- Set problem: Set down the material below in full, matching it exactly.

- Provided records:

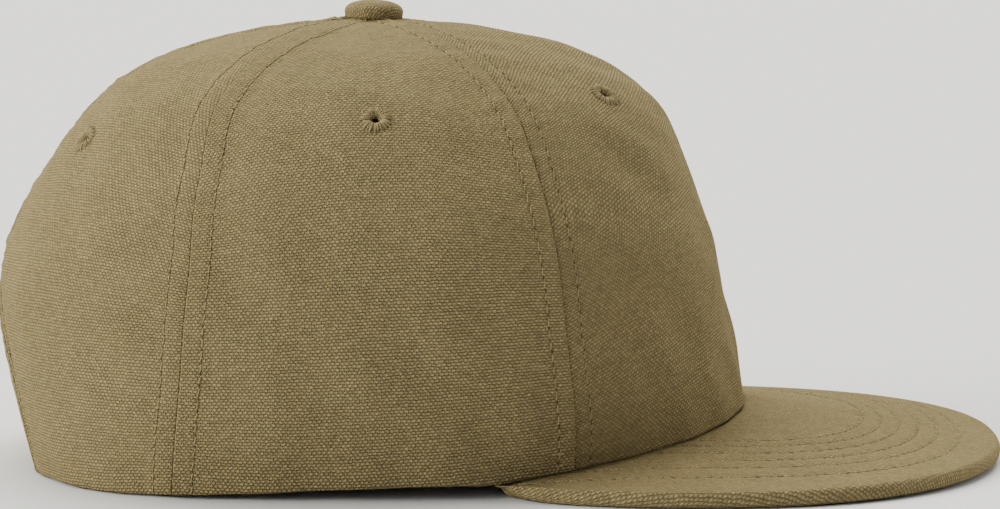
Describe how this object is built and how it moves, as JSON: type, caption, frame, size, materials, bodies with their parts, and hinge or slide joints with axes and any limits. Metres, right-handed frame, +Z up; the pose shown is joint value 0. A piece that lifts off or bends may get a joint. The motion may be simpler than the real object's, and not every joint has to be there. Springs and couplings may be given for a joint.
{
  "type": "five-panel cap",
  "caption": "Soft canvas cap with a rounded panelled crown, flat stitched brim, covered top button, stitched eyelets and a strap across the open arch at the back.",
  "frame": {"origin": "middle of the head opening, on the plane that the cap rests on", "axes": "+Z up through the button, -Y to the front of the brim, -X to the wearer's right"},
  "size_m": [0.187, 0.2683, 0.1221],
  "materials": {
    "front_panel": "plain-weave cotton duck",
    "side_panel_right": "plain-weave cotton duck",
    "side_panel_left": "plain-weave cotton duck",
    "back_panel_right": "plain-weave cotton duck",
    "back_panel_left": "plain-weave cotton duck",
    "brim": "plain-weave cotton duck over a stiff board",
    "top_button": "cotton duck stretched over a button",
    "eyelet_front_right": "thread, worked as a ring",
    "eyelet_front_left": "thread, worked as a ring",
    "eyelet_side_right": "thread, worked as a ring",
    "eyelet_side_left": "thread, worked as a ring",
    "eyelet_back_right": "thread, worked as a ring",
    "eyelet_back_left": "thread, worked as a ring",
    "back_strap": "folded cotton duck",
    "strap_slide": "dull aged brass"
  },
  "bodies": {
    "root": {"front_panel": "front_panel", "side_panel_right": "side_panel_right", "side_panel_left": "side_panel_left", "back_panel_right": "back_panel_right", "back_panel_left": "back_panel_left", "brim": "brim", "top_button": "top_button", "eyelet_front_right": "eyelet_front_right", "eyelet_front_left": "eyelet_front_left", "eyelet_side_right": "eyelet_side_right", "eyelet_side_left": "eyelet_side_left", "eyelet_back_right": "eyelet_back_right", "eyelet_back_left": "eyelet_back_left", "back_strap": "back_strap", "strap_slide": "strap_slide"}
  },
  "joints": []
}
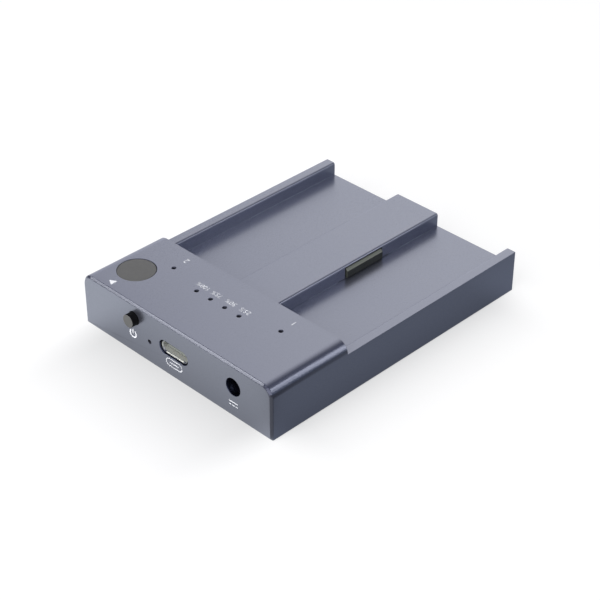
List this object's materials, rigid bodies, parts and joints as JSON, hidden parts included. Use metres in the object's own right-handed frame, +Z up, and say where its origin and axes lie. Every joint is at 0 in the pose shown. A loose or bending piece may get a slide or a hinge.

- Response for this exercise:
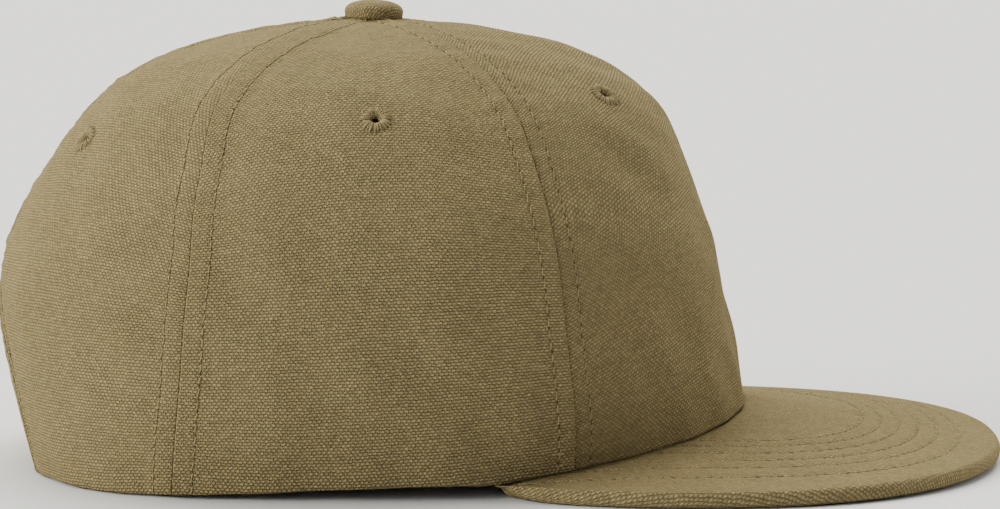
Describe how this object is built and how it moves, as JSON: type, caption, frame, size, materials, bodies with their parts, and hinge or slide joints with axes and any limits. Metres, right-handed frame, +Z up; the pose shown is joint value 0. A piece that lifts off or bends may get a joint. The motion may be simpler than the real object's, and not every joint has to be there. Springs and couplings may be given for a joint.
{
  "type": "five-panel cap",
  "caption": "Soft canvas cap with a rounded panelled crown, flat stitched brim, covered top button, stitched eyelets and a strap across the open arch at the back.",
  "frame": {"origin": "middle of the head opening, on the plane that the cap rests on", "axes": "+Z up through the button, -Y to the front of the brim, -X to the wearer's right"},
  "size_m": [0.187, 0.2683, 0.1221],
  "materials": {
    "front_panel": "plain-weave cotton duck",
    "side_panel_right": "plain-weave cotton duck",
    "side_panel_left": "plain-weave cotton duck",
    "back_panel_right": "plain-weave cotton duck",
    "back_panel_left": "plain-weave cotton duck",
    "brim": "plain-weave cotton duck over a stiff board",
    "top_button": "cotton duck stretched over a button",
    "eyelet_front_right": "thread, worked as a ring",
    "eyelet_front_left": "thread, worked as a ring",
    "eyelet_side_right": "thread, worked as a ring",
    "eyelet_side_left": "thread, worked as a ring",
    "eyelet_back_right": "thread, worked as a ring",
    "eyelet_back_left": "thread, worked as a ring",
    "back_strap": "folded cotton duck",
    "strap_slide": "dull aged brass"
  },
  "bodies": {
    "root": {"front_panel": "front_panel", "side_panel_right": "side_panel_right", "side_panel_left": "side_panel_left", "back_panel_right": "back_panel_right", "back_panel_left": "back_panel_left", "brim": "brim", "top_button": "top_button", "eyelet_front_right": "eyelet_front_right", "eyelet_front_left": "eyelet_front_left", "eyelet_side_right": "eyelet_side_right", "eyelet_side_left": "eyelet_side_left", "eyelet_back_right": "eyelet_back_right", "eyelet_back_left": "eyelet_back_left", "back_strap": "back_strap", "strap_slide": "strap_slide"}
  },
  "joints": []
}
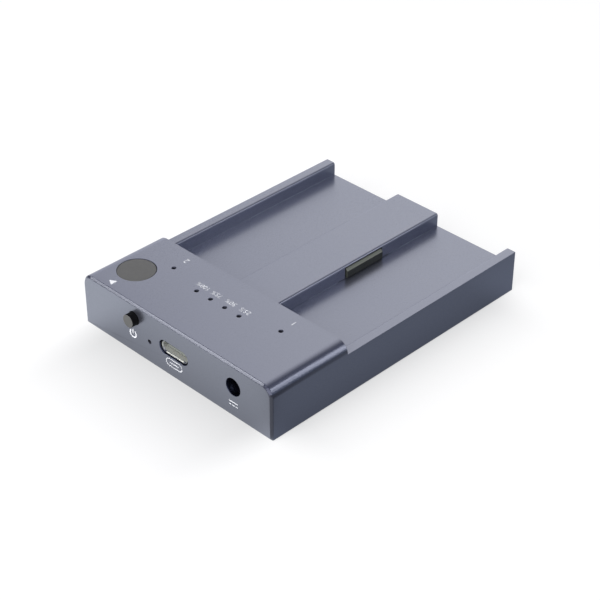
List this object's materials, rigid bodies, parts and joints as JSON, hidden parts included. Use metres in the object's own right-handed frame, +Z up, and say where its origin and axes lie. Every joint is at 0 in the pose shown. A loose or bending piece may get a slide or a hinge.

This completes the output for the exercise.